GCC does not support *mmintrin.h with function specific opts

Sriraman Tallam tmsriram@google.com
Wed Apr 17 08:39:00 GMT 2013


Hi,

I have attached an updated patch that  addresses all the comments raised.

On Fri, Apr 12, 2013 at 1:58 AM, Jakub Jelinek <jakub@redhat.com> wrote:
> On Thu, Apr 11, 2013 at 12:05:41PM -0700, Sriraman Tallam wrote:
>> I have attached a patch that fixes this. I have added an option
>> "-mgenerate-builtins" that will do two things.  It will define a macro
>> "__ALL_ISA__" which will expose the *intrin.h functions. It will also
>> expose all the target specific builtins.  -mgenerate-builtins will not
>> affect code generation.
>
> 1) this shouldn't be an option, either it can be made to work reliably,
>    then it should be done always, or it can't, then it shouldn't be done

Ok, it is on by default now.  There is a way to turn it off, with
-mno-generate-builtins.

> 2) have you verified that if you always generate all builtins, that the
>    builtins not supported by the ISA selected from the command line are
>    created with the right vector modes?

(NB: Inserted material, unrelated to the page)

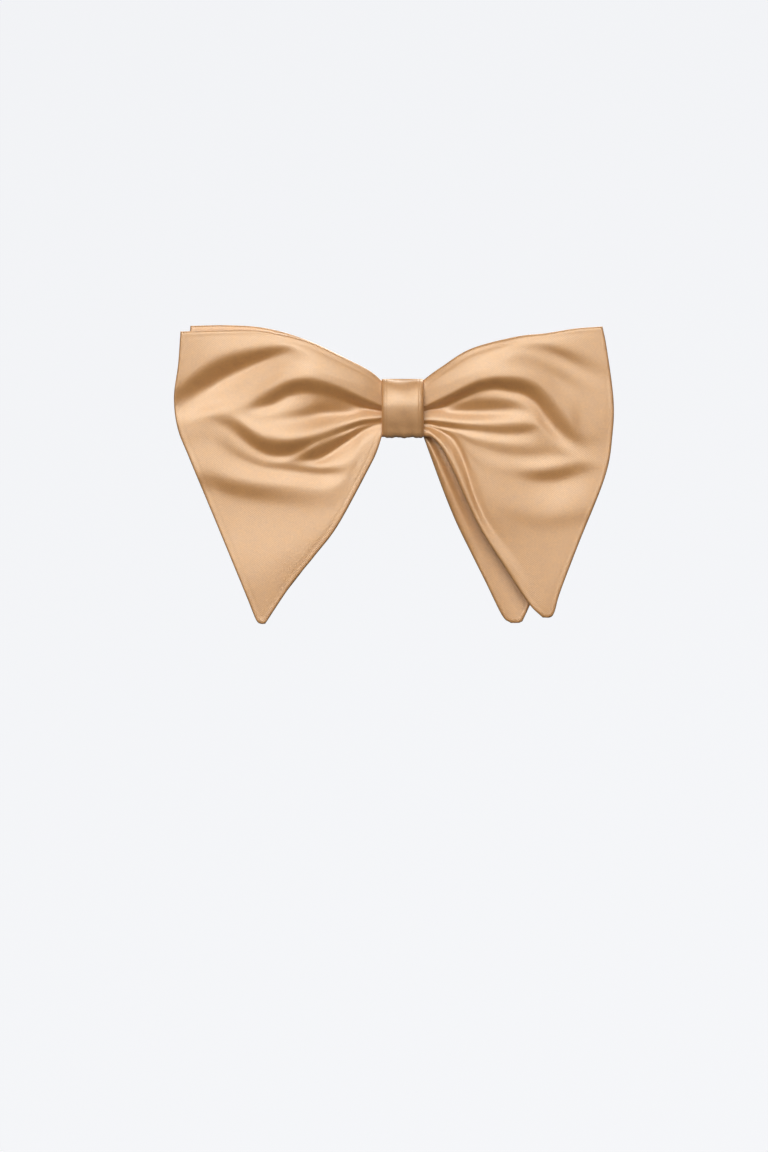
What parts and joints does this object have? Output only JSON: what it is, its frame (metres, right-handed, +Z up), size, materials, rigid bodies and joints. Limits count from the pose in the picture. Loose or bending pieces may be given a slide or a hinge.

This issue does not arise.  When the target builtin is expanded, it is
checked if the ISA support is there, either via function specific
target opts or global target opts. If not, an error is raised. Test
case added for this, please see intrinsic_4.c in patch.

> 3) the *intrin.h headers in the case where the guarding macro isn't defined
>    should be surrounded by something like
>    #ifndef __FMA4__
>    #pragma GCC push options
>    #pragma GCC target("fma4")
>    #endif
>    ...
>    #ifndef __FMA4__
>    #pragma GCC pop options
>    #endif
>    so that everything that is in the headers is compiled with the ISA
>    in question

I do not think this should be done because it will break the inlining
ability of the header function and cause issues if the caller does not
specify the required ISA. The fact that the header functions are
marked extern __inline, with gnu_inline guarantees that a body will
not be generated and they will be inlined.  If the caller does not
have the required ISA, appropriate errors will be raised. Test cases
added, see intrinsics_1.c, intrinsics_2.c

> 4) what happens if you use the various vector types typedefed in the
>    *intrin.h headers in code that doesn't support those ISAs?  As TYPE_MODE
>    for VECTOR_TYPE is a function call, perhaps it will just be handled as
>    generic BLKmode vectors, which is desirable I think

I checked some tests here.  With -mno-sse for instance, vector types
are not permitted in function arguments and return values and gcc
raises a warning/error in each case.  With return values, gcc always
gives an error if a SSE register is required in a return value.  I
even fixed this message to not do it for functions marked as extern
inline, with "gnu_inline" keyword as a body for them will not be
generated.


> 5) what happens if you use a target builtin in a function not supporting
>    the corresponding ISA, do you get proper error explaining what you are
>    doing wrong?

Yes, please sse intrinsic_4.c test in patch.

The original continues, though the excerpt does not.